┏━━

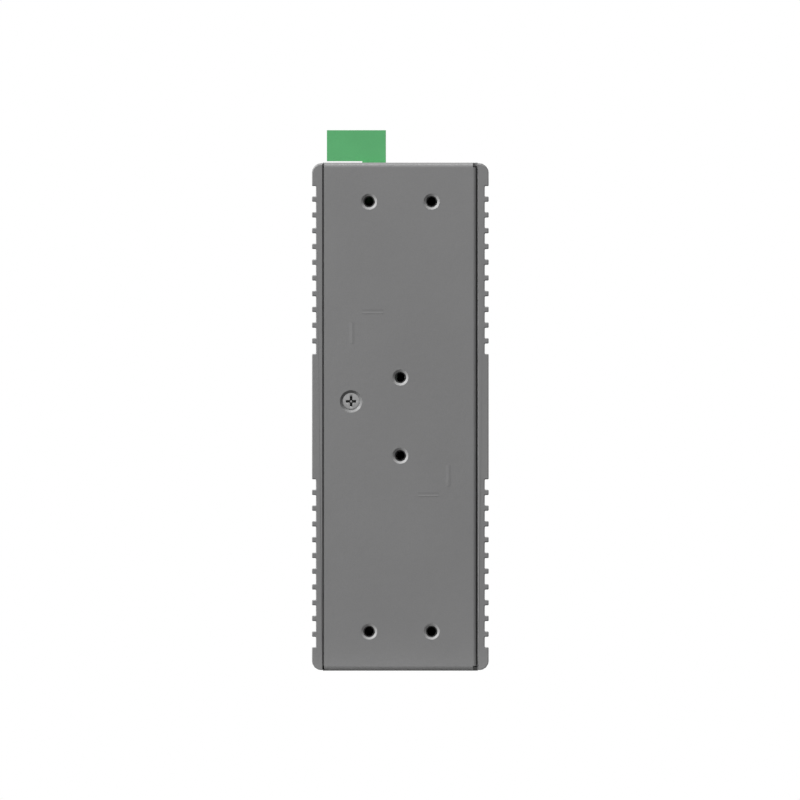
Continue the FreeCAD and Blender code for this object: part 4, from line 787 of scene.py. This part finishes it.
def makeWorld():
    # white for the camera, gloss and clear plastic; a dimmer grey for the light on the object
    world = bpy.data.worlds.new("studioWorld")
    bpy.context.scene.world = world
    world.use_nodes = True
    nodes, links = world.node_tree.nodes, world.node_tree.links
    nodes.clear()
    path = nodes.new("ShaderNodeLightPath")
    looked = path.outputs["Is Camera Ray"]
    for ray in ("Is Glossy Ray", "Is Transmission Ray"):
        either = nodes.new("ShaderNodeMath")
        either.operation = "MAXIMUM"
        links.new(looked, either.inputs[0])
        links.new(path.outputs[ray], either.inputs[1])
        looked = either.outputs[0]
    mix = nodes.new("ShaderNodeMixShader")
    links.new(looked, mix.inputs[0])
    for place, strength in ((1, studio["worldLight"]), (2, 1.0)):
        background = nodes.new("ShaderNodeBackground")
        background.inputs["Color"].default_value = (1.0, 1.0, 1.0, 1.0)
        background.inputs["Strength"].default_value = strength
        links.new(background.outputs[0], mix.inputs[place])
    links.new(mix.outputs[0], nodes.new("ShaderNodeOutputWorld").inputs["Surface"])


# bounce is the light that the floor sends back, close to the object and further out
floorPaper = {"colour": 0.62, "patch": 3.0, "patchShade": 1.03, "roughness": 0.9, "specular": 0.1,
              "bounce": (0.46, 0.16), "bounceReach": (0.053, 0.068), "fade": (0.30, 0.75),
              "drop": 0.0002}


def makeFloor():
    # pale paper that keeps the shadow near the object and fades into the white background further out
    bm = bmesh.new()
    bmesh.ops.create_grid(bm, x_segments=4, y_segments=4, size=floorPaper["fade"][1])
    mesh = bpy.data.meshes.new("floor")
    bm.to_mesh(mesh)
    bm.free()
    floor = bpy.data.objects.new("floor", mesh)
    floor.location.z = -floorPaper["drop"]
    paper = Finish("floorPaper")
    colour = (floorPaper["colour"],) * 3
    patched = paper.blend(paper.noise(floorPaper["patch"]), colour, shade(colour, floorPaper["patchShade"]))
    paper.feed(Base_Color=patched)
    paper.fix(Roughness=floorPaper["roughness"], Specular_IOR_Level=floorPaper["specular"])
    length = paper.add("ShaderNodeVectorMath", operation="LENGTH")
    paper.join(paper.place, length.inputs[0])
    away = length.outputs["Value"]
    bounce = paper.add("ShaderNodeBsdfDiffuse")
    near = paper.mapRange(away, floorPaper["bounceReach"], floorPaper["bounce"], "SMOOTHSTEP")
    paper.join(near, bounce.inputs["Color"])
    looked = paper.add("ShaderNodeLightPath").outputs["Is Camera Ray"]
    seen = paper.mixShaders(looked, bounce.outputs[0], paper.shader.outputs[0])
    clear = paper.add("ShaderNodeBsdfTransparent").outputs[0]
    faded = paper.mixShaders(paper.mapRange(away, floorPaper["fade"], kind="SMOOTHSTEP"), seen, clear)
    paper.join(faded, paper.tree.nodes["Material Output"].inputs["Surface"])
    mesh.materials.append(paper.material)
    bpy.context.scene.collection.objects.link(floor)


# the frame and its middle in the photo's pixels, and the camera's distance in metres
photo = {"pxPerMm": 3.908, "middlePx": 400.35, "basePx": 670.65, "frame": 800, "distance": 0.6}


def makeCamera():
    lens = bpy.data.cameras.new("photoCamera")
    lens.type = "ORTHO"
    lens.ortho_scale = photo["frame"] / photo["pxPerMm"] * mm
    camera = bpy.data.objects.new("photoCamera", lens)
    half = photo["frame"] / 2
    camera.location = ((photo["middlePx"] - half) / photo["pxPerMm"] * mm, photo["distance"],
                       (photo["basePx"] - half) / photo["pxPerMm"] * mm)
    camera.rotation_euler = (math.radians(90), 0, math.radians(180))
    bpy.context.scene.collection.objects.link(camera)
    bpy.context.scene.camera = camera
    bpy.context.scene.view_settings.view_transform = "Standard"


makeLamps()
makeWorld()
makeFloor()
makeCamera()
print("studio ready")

┗━━

(INSTRUCTIONS TO FOLLOW): Write every line of the material above again, exactly.

(ANSWER TO THIS TASK):
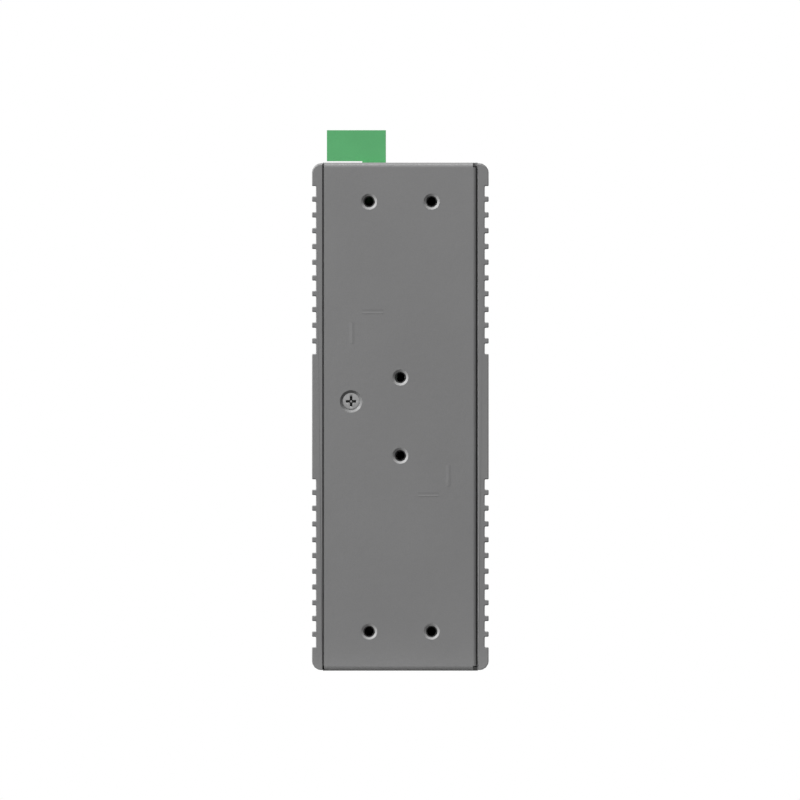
Continue the FreeCAD and Blender code for this object: part 4, from line 787 of scene.py. This part finishes it.
def makeWorld():
    # white for the camera, gloss and clear plastic; a dimmer grey for the light on the object
    world = bpy.data.worlds.new("studioWorld")
    bpy.context.scene.world = world
    world.use_nodes = True
    nodes, links = world.node_tree.nodes, world.node_tree.links
    nodes.clear()
    path = nodes.new("ShaderNodeLightPath")
    looked = path.outputs["Is Camera Ray"]
    for ray in ("Is Glossy Ray", "Is Transmission Ray"):
        either = nodes.new("ShaderNodeMath")
        either.operation = "MAXIMUM"
        links.new(looked, either.inputs[0])
        links.new(path.outputs[ray], either.inputs[1])
        looked = either.outputs[0]
    mix = nodes.new("ShaderNodeMixShader")
    links.new(looked, mix.inputs[0])
    for place, strength in ((1, studio["worldLight"]), (2, 1.0)):
        background = nodes.new("ShaderNodeBackground")
        background.inputs["Color"].default_value = (1.0, 1.0, 1.0, 1.0)
        background.inputs["Strength"].default_value = strength
        links.new(background.outputs[0], mix.inputs[place])
    links.new(mix.outputs[0], nodes.new("ShaderNodeOutputWorld").inputs["Surface"])


# bounce is the light that the floor sends back, close to the object and further out
floorPaper = {"colour": 0.62, "patch": 3.0, "patchShade": 1.03, "roughness": 0.9, "specular": 0.1,
              "bounce": (0.46, 0.16), "bounceReach": (0.053, 0.068), "fade": (0.30, 0.75),
              "drop": 0.0002}


def makeFloor():
    # pale paper that keeps the shadow near the object and fades into the white background further out
    bm = bmesh.new()
    bmesh.ops.create_grid(bm, x_segments=4, y_segments=4, size=floorPaper["fade"][1])
    mesh = bpy.data.meshes.new("floor")
    bm.to_mesh(mesh)
    bm.free()
    floor = bpy.data.objects.new("floor", mesh)
    floor.location.z = -floorPaper["drop"]
    paper = Finish("floorPaper")
    colour = (floorPaper["colour"],) * 3
    patched = paper.blend(paper.noise(floorPaper["patch"]), colour, shade(colour, floorPaper["patchShade"]))
    paper.feed(Base_Color=patched)
    paper.fix(Roughness=floorPaper["roughness"], Specular_IOR_Level=floorPaper["specular"])
    length = paper.add("ShaderNodeVectorMath", operation="LENGTH")
    paper.join(paper.place, length.inputs[0])
    away = length.outputs["Value"]
    bounce = paper.add("ShaderNodeBsdfDiffuse")
    near = paper.mapRange(away, floorPaper["bounceReach"], floorPaper["bounce"], "SMOOTHSTEP")
    paper.join(near, bounce.inputs["Color"])
    looked = paper.add("ShaderNodeLightPath").outputs["Is Camera Ray"]
    seen = paper.mixShaders(looked, bounce.outputs[0], paper.shader.outputs[0])
    clear = paper.add("ShaderNodeBsdfTransparent").outputs[0]
    faded = paper.mixShaders(paper.mapRange(away, floorPaper["fade"], kind="SMOOTHSTEP"), seen, clear)
    paper.join(faded, paper.tree.nodes["Material Output"].inputs["Surface"])
    mesh.materials.append(paper.material)
    bpy.context.scene.collection.objects.link(floor)


# the frame and its middle in the photo's pixels, and the camera's distance in metres
photo = {"pxPerMm": 3.908, "middlePx": 400.35, "basePx": 670.65, "frame": 800, "distance": 0.6}


def makeCamera():
    lens = bpy.data.cameras.new("photoCamera")
    lens.type = "ORTHO"
    lens.ortho_scale = photo["frame"] / photo["pxPerMm"] * mm
    camera = bpy.data.objects.new("photoCamera", lens)
    half = photo["frame"] / 2
    camera.location = ((photo["middlePx"] - half) / photo["pxPerMm"] * mm, photo["distance"],
                       (photo["basePx"] - half) / photo["pxPerMm"] * mm)
    camera.rotation_euler = (math.radians(90), 0, math.radians(180))
    bpy.context.scene.collection.objects.link(camera)
    bpy.context.scene.camera = camera
    bpy.context.scene.view_settings.view_transform = "Standard"


makeLamps()
makeWorld()
makeFloor()
makeCamera()
print("studio ready")